Emeka Okafor and Ben Gordon got hot in the first half. Ben Gordon hit three three-pointers in the 1st ten minutes while Emeka Okafor dominated Georgia Tech center Luke Schenscher in the lane. Okafor and Gordon nearly outscored Georgia Tech in the first half, scoring 24 points combined while Georgia Tech scored 26 points as UConn was ahead 41–26 at halftime. The Yellow Jackets could not take advantage of Gordon being on the bench after his second foul. The Huskies was able to extend their lead even with Gordon on the bench. UConn was able to build a 25-point lead at one point.
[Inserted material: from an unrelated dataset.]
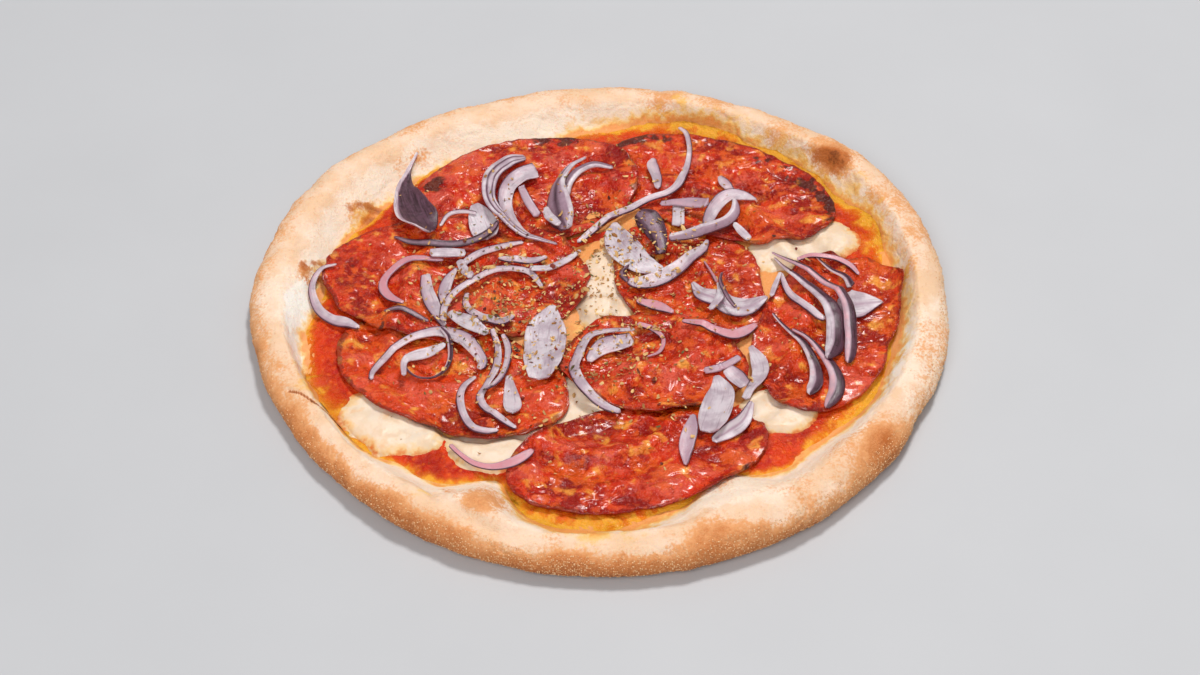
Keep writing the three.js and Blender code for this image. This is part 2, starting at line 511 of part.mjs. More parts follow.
// ---------------------------------------------------------------- the whole pizza
function pizza() {
  const relief = new Relief();
  const pieces = new Map();
  const finishes = new Map();
  const add = (name, finish, geometry) => {
    pieces.set(name, geometry);
    finishes.set(name, finish);
    relief.lay(geometry, name);
  };

  add("crust", "crust", crustGeometry());

  const puddle = (angle) => innerRadius(angle) + sauce.climb * (0.4 + 0.6 * wobble(4 * angle, 3));
  add("tomato_sauce", "sauce", layerGeometry(sauce, puddle, [0, 0], 1, relief));

  cheesePatches.forEach(({ at, half, turn }, i) => {
    const outline = unevenOval(half, turn, 0.09, i + 3);
    add(`mozzarella_${i + 1}`, "cheese", layerGeometry(cheese, outline, at, i, relief));
  });

  salamiSlices.forEach(({ at, half, turn, curl, curlAt }, i) => {
    const outline = unevenOval(half, turn, 0.025, i + 11);
    const lift = (angle) => {
      const facing = Math.cos(angle - THREE.MathUtils.degToRad(curlAt));
      return curl * (0.5 + 0.5 * facing);
    };
    add(`salami_${i + 1}`, "salami", layerGeometry(salami, outline, at, i, relief, lift));
  });

  onions.forEach((onion) => add(onion.name, "onion", onionGeometry(onion, relief)));

  strewHerbs(pieces, relief);

  const group = new THREE.Group();
  pieces.forEach((geometry, name) => {
    const colour = colours[finishes.get(name)];
    const roughness = name === "crust" ? 0.85 : 0.45;
    const mesh = new THREE.Mesh(
      geometry,
      new THREE.MeshStandardMaterial({ color: colour, roughness, metalness: 0 }),
    );
    mesh.name = name;
    group.add(mesh);
  });
  return group;
}

export default pizza();
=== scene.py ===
# %% [markdown]
# # A whole spicy salami pizza
# A thin round pizza is a stack of soft layers: a baked dough base with a puffed rim, a film of
# tomato sauce, melted mozzarella, thin oval salami slices and strips of red onion, with dried
# herbs on top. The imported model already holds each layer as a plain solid. This lesson remakes
# every layer as a fine surface worked out with numpy, in the same place and form, and gives it
# a finish made of shader nodes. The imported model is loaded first, because it is the frame that
# everything is placed in.

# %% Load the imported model
import itertools
import math

import bpy
import numpy as np
from mathutils import Matrix, Vector


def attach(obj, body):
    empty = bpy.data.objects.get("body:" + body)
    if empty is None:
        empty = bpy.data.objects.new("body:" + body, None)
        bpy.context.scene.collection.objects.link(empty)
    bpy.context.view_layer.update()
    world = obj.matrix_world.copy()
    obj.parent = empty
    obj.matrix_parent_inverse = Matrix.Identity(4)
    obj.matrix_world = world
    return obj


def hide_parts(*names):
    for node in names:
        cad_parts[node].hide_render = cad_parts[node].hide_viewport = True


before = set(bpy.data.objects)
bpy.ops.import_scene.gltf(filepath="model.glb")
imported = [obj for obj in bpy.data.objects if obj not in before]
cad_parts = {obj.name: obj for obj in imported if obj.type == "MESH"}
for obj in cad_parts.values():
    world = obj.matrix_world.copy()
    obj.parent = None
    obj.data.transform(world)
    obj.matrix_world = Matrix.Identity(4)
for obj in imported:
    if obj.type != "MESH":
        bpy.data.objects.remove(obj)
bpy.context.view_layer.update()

print("packed nodes:", len(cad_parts))

# %% [markdown]
# ## Camera
# The pizza is seen from the front, from about 46 degrees above the table, with a long lens, so
# its circle becomes an ellipse with little perspective. The camera could track an empty, but a
# matrix says the same in one line and keeps the slight roll of a hand-held shot. Depth of field
# stays off, so that every view is sharp. All sizes in this lesson are millimetres, and MM turns
# them into Blender's metres where a mesh or a position is made.

# %% Camera
MM = 0.001
CAMERA_PLACE = (0.34, -687.81, 708.91)
CAMERA_PITCH = 43.67  # degrees up from looking straight down
CAMERA_ROLL = -1.36
LENS, SENSOR_WIDTH = 70.0, 36.0


def add_camera():
    data = bpy.data.cameras.new("camera")
    data.lens, data.sensor_width = LENS, SENSOR_WIDTH
    data.clip_start, data.clip_end = 0.01, 20.0
    camera = bpy.data.objects.new("camera", data)
    bpy.context.scene.collection.objects.link(camera)
    place = Matrix.Translation([MM * value for value in CAMERA_PLACE])
    pitch = Matrix.Rotation(math.radians(CAMERA_PITCH), 4, "X")
    roll = Matrix.Rotation(math.radians(CAMERA_ROLL), 4, "Z")
    camera.matrix_world = place @ pitch @ roll
    bpy.context.scene.camera = camera
    return camera


print("camera:", add_camera().location)

# %% [markdown]
# ## Light
# Food is usually lit by a window behind and above it, which draws highlights on wet toppings,
# and by a wide fill from the front and pale surroundings, which soften the shadows. Area lights
# are chosen because their size sets how soft a shadow is. The Standard view keeps colours as
# bright as they are painted, where a film-like view would dull a high-key picture.

# %% Light
SKY = (0.97, 0.985, 1.0)
SKY_STRENGTH = 0.27
LAMP_COLOUR = (1.0, 0.985, 0.97)
LAMPS = [  # name, place in metres, width and power; each looks at the middle of the pizza
    ("soft_window", (0.4, 0.8, 2.0), 0.42, 30), ("front_fill", (-0.45, -1.45, 1.75), 1.8, 28),
]


def add_lamp(name, place, size, power):
    data = bpy.data.lights.new(name, "AREA")
    data.shape, data.size, data.energy, data.color = "DISK", size, power, LAMP_COLOUR
    lamp = bpy.data.objects.new(name, data)
    bpy.context.scene.collection.objects.link(lamp)
    turn = Vector(place).to_track_quat("Z", "Y").to_matrix().to_4x4()
    lamp.matrix_world = Matrix.Translation(place) @ turn


def add_sky():
    world = bpy.data.worlds.new("sky")
    bpy.context.scene.world = world
    world.use_nodes = True
    background = world.node_tree.nodes["Background"]
    background.inputs["Color"].default_value = (*SKY, 1)
    background.inputs["Strength"].default_value = SKY_STRENGTH


add_sky()
for lamp in LAMPS:
    add_lamp(*lamp)
bpy.context.scene.view_settings.view_transform = "Standard"
print("lights:", [lamp[0] for lamp in LAMPS])

# %% [markdown]
# ## Shader sums
# A shader is a sum of patterns. Wiring each Math node by hand hides the sum, so two small
# classes let it be written as Python. Value wraps one output of a node, and adding or
# multiplying Values adds Math nodes. Finish is one material: its node method makes any other
# node from its type, its settings and the values or links of its sockets.

# %% Shader sums
class Value:
    """One output socket of a node, for use in sums."""

    def __init__(self, finish, socket):
        self.finish, self.socket = finish, socket

    def math(self, operation, first, second):
        return self.finish.node("ShaderNodeMath", {"operation": operation}, {0: first, 1: second})

    def __add__(self, other): return self.math("ADD", self, other)
    def __radd__(self, other): return self.math("ADD", other, self)
    def __sub__(self, other): return self.math("SUBTRACT", self, other)
    def __rsub__(self, other): return self.math("SUBTRACT", other, self)
    def __mul__(self, other): return self.math("MULTIPLY", self, other)
    def __rmul__(self, other): return self.math("MULTIPLY", other, self)


def tint(red, green, blue):
    """The linear colour for display values from 0 to 255."""
    shares = [value / 255 for value in (red, green, blue)]
    return tuple(s / 12.92 if s < 0.04045 else ((s + 0.055) / 1.055) ** 2.4 for s in shares)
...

When the Huskies backed off and slowed the game down, the Yellow Jackets were able to make a furious rally to cut UConn's lead down to seven. However, UConn was able to hold off the Yellow Jackets with 24 points and 15 rebounds from Okafor and 21 points from Gordon, as they won 82–73.

==Aftermath==
Thousands of people in Connecticut celebrated after UConn's victory in the men's national championship game. 35 people were arrested by the police for starting fires and overturning cars in celebration of UConn's second men's and fifth women's national championships. The university police reported that dozens of fires were set outside, and two cars were overturned at the Celeron Square apartment complex about a mile month of campus following UConn's victory over Georgia Tech.

UConn became the first school ever in Division I to win NCAA titles in men's and women's basketball in the same season. The Huskies would repeat this feat in 2014.